Battery B – A History

Engaged in twenty-six battles, including all the important actions on the Peninsula, Fredricksburg, Chancelorsville, Wilderness, Spottsylvania, Cold Harbor, Petersburg, Appomattox, and most importantly, that fateful battle at Gettysburg, Battery B saw alot of action, and gave better than they got in every case.

Read about Battery B’s Role at Gettysburg.

Scroll through the Battery Roster of 1861.

Read all about 1st New Jersey Light Artillery and it’s five batteries of artillery in Dyers History of Civil War units.

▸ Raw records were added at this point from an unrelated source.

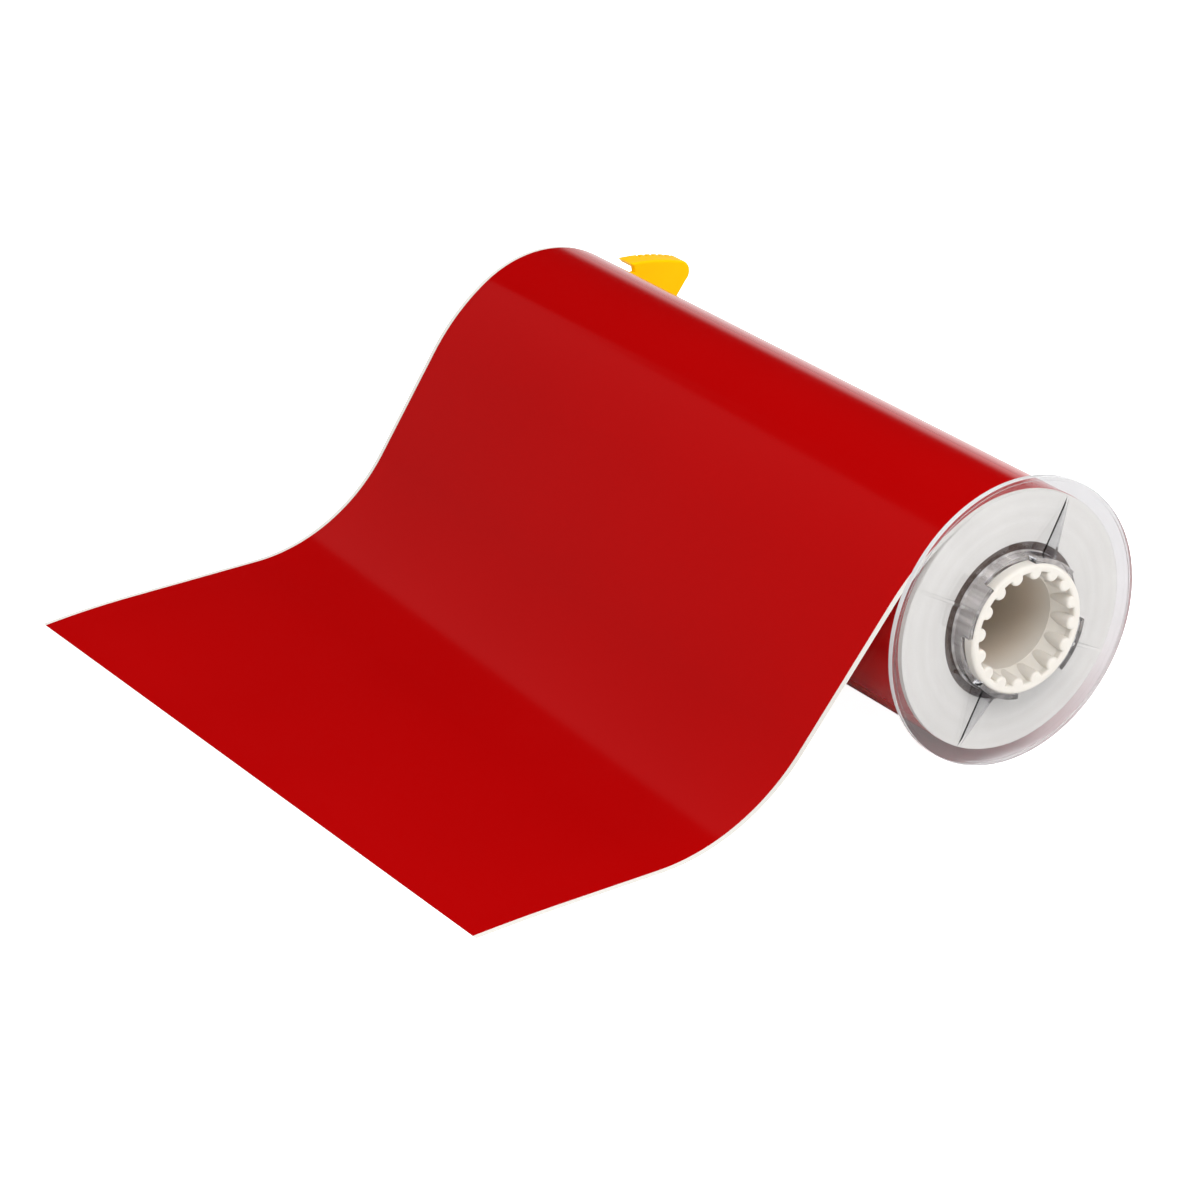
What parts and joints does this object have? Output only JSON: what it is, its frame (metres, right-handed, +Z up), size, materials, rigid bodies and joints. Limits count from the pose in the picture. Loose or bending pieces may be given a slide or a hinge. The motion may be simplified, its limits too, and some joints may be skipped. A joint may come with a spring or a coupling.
{
  "type": "roll of sign vinyl",
  "caption": "Roll of red sign vinyl on its liner and paper core, with a toothed drive hub, a clear side flange and a yellow chip holder; the free end leads off and lies flat.",
  "frame": {"origin": "on the roll's axis, at the middle of the web's width, inside the spindle bore", "axes": "+X along the axis to the toothed drive end, +Z up, the free tail leaves over the crest towards -Y and lies on the surface 46.8 mm below the axis"},
  "size_m": [0.2742, 0.2616, 0.0936],
  "materials": {
    "chipboard": "matte",
    "tape": "satin",
    "wound_edges": "matte",
    "liner": "satin",
    "vinyl": "satin",
    "hub_plastic": "satin",
    "clear_plastic": "gloss",
    "yellow_plastic": "satin",
    "board": "satin",
    "gold_contacts": "polished"
  },
  "bodies": {
    "roll": {"paper_core": "chipboard", "start_tape": "tape", "wound_web": "wound_edges", "liner_last_turn": "liner", "film_last_turn": "vinyl", "drive_hub": "hub_plastic", "far_hub": "hub_plastic"},
    "flange": {"clear_flange": "clear_plastic"},
    "holder": {"chip_holder": "yellow_plastic", "memory_board": "board", "memory_contacts": "gold_contacts"},
    "tail": {"film_tail": "vinyl", "liner_tail": "liner"}
  },
  "joints": [
    {"name": "flange_pull", "type": "slide", "parent": "roll", "child": "flange", "axis": [1, 0, 0], "range_m": [0, 0.03]},
    {"name": "holder_turn", "type": "hinge", "parent": "roll", "child": "holder", "pos_m": [0, 0, 0], "axis": [1, 0, 0], "continuous": true},
    {"name": "tail_lift", "type": "hinge", "parent": "roll", "child": "tail", "pos_m": [0, -0.01755, 0.03816], "axis": [-1, 0, 0], "range_deg": [0, 30]}
  ]
}
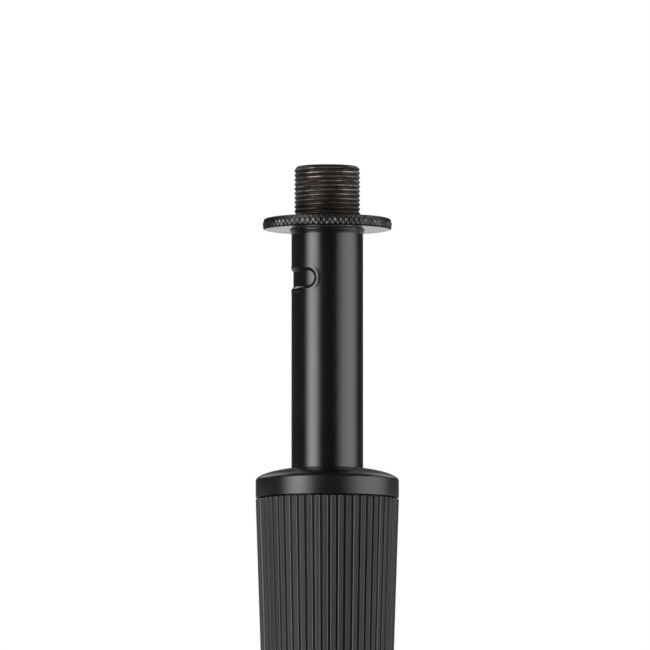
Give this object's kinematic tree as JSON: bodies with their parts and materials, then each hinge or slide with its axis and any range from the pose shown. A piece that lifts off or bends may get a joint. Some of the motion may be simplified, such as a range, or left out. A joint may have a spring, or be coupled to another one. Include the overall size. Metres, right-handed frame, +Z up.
{
  "type": "tripod microphone stand",
  "caption": "Folding tripod microphone stand: telescopic mast with a ribbed twist clutch, a threaded top with a lock ring, and legs with struts on a sliding collar.",
  "frame": {"origin": "on the floor, under the mast's axis", "axes": "+Z up along the mast, towards the thread; -Y towards the leg that points at the camera; +X to the right in the picture"},
  "size_m": [0.598, 0.5208, 0.9437],
  "materials": {
    "black_powder_coat": "satin black powder coat on steel tube and sheet",
    "black_die_cast": "satin black lacquer on zinc die casting",
    "dark_steel": "bare turned steel, dark and worn",
    "knurled_steel": "knurled steel, dark grey",
    "bright_steel": "zinc plated steel",
    "grip_rubber": "matte dark grey moulded rubber",
    "foot_rubber": "matte black rubber",
    "black_plastic": "satin black moulded plastic",
    "natural_nylon": "natural nylon"
  },
  "bodies": {
    "mast": {"lower_tube": "black_powder_coat", "lower_tube_plug": "bright_steel", "hub": "black_die_cast", "hub_screw": "bright_steel", "hub_rivet_1": "bright_steel", "hub_rivet_2": "bright_steel", "hub_rivet_3": "bright_steel", "clutch_body": "black_die_cast"},
    "guide": {"tube_guide": "natural_nylon"},
    "upper_mast": {"upper_tube": "black_powder_coat", "tube_end_plug": "black_plastic", "thread_stud": "dark_steel"},
    "top_ring": {"lock_ring": "knurled_steel"},
    "clutch_cone": {"collet": "natural_nylon", "thrust_washer": "bright_steel"},
    "grip": {"grip_core": "black_plastic", "grip_sleeve": "grip_rubber", "grip_cap": "black_plastic"},
    "slide_collar": {"collar": "black_die_cast", "clamp_nut": "bright_steel", "collar_rivet_1": "bright_steel", "collar_rivet_2": "bright_steel", "collar_rivet_3": "bright_steel"},
    "brake": {"brake_shoe": "natural_nylon"},
    "clamp": {"clamp_screw": "bright_steel", "clamp_knob": "black_plastic"},
    "strut_arm_1": {"strut_1": "black_powder_coat", "strut_rivet_1": "bright_steel"},
    "leg_1": {"leg_tube_1": "black_powder_coat", "leg_head_1": "black_die_cast", "foot_1": "foot_rubber"},
    "strut_arm_2": {"strut_2": "black_powder_coat", "strut_rivet_2": "bright_steel"},
    "leg_2": {"leg_tube_2": "black_powder_coat", "leg_head_2": "black_die_cast", "foot_2": "foot_rubber"},
    "strut_arm_3": {"strut_3": "black_powder_coat", "strut_rivet_3": "bright_steel"},
    "leg_3": {"leg_tube_3": "black_powder_coat", "leg_head_3": "black_die_cast", "foot_3": "foot_rubber"}
  },
  "joints": [
    {"name": "mast_height", "type": "slide", "parent": "mast", "child": "guide", "axis": [0, 0, 1], "range_m": [-0.0562, 0.6473]},
    {"name": "mast_turn", "type": "hinge", "parent": "guide", "child": "upper_mast", "pos_m": [0, 0, 0.12715], "axis": [0, 0, 1], "continuous": true},
    {"name": "ring_turn", "type": "hinge", "parent": "upper_mast", "child": "top_ring", "pos_m": [0, 0, 0.9283], "axis": [0, 0, 1], "continuous": true},
    {"name": "clutch_lift", "type": "slide", "parent": "mast", "child": "clutch_cone", "axis": [0, 0, 1], "range_m": [0, 0.0005]},
    {"name": "grip_twist", "type": "hinge", "parent": "clutch_cone", "child": "grip", "pos_m": [0, 0, 0.795], "axis": [0, 0, 1], "range_deg": [0, 90.01]},
    {"name": "legs_fold", "type": "hinge", "parent": "mast", "child": "strut_arm_1", "pos_m": [0, -0.0279, 0.0516], "axis": [-1, 0, 0], "range_deg": [0, 57]},
    {"name": "leg_1_fold", "type": "hinge", "parent": "strut_arm_1", "child": "leg_1", "pos_m": [0, -0.13827, 0.11028], "axis": [-1, 0, 0], "range_deg": [-114, 0]},
    {"name": "strut_2_fold", "type": "hinge", "parent": "mast", "child": "strut_arm_2", "pos_m": [0.02416, 0.01395, 0.0516], "axis": [0.5, -0.866, 0], "range_deg": [0, 57]},
    {"name": "leg_2_fold", "type": "hinge", "parent": "strut_arm_2", "child": "leg_2", "pos_m": [0.11974, 0.06913, 0.11028], "axis": [0.5, -0.866, 0], "range_deg": [-114, 0]},
    {"name": "strut_3_fold", "type": "hinge", "parent": "mast", "child": "strut_arm_3", "pos_m": [-0.02416, 0.01395, 0.0516], "axis": [0.5, 0.866, 0], "range_deg": [0, 57]},
    {"name": "leg_3_fold", "type": "hinge", "parent": "strut_arm_3", "child": "leg_3", "pos_m": [-0.11974, 0.06913, 0.11028], "axis": [0.5, 0.866, 0], "range_deg": [-114, 0]},
    {"name": "collar_follow", "type": "hinge", "parent": "leg_1", "child": "slide_collar", "pos_m": [0, -0.0279, 0.16897], "axis": [-1, 0, 0], "range_deg": [0, 57]},
    {"name": "brake_release", "type": "slide", "parent": "slide_collar", "child": "brake", "axis": [0, 1, 0], "range_m": [0, 0.001]},
    {"name": "clamp_turn", "type": "hinge", "parent": "brake", "child": "clamp", "pos_m": [0, 0.011, 0.18297], "axis": [0, 1, 0], "range_deg": [0, 360.01]}
  ],
  "couplings": [
    {"joint": "grip_twist", "follows": "clutch_lift", "rad_per_m": 3141.6},
    {"joint": "leg_1_fold", "follows": "legs_fold", "ratio": -2},
    {"joint": "strut_2_fold", "follows": "legs_fold", "ratio": 1},
    {"joint": "leg_2_fold", "follows": "legs_fold", "ratio": -2},
    {"joint": "strut_3_fold", "follows": "legs_fold", "ratio": 1},
    {"joint": "leg_3_fold", "follows": "legs_fold", "ratio": -2},
    {"joint": "collar_follow", "follows": "legs_fold", "ratio": 1},
    {"joint": "clamp_turn", "follows": "brake_release", "rad_per_m": 6283.2}
  ]
}
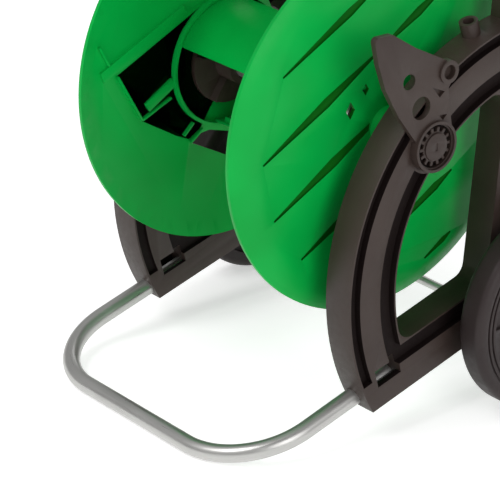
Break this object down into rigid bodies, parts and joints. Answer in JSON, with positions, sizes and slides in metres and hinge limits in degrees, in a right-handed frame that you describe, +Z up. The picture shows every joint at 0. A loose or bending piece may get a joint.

Here is a little sample of that history from a book written by an original member:

Commander Clark, 1st New Jersey Artillery

Brevet Major A. Judson Clark,
Captian Commanding Battery B,
First New Jersey Artillery
(From a War Time Photograph, 1862)

front (ill.)

This Battery was recruited at Newark, N.J., most of the men and officers being from that vicinity, and all from Northern New Jersey. The Captain, Second Lieutenants and thirty of the enlisted men had seen service in Company F, First New Jersey Infantry, during three months’ service. A better lot of men physically and mentally never served the United States. Most of them were boys from 16 to 21 years of age; nearly all working men from shop, factory and farm; two … were veterans of the Mexican war; two … had seen service in the English army; two … had served in the German army; and (one)… in the French army. Nearly every occupation had a representative, ranging from goldsmith to farmer, in our ranks. Seventy percent were native born, but the naturalized soldiers in our ranks were equally devoted to their adopted country as its own sons.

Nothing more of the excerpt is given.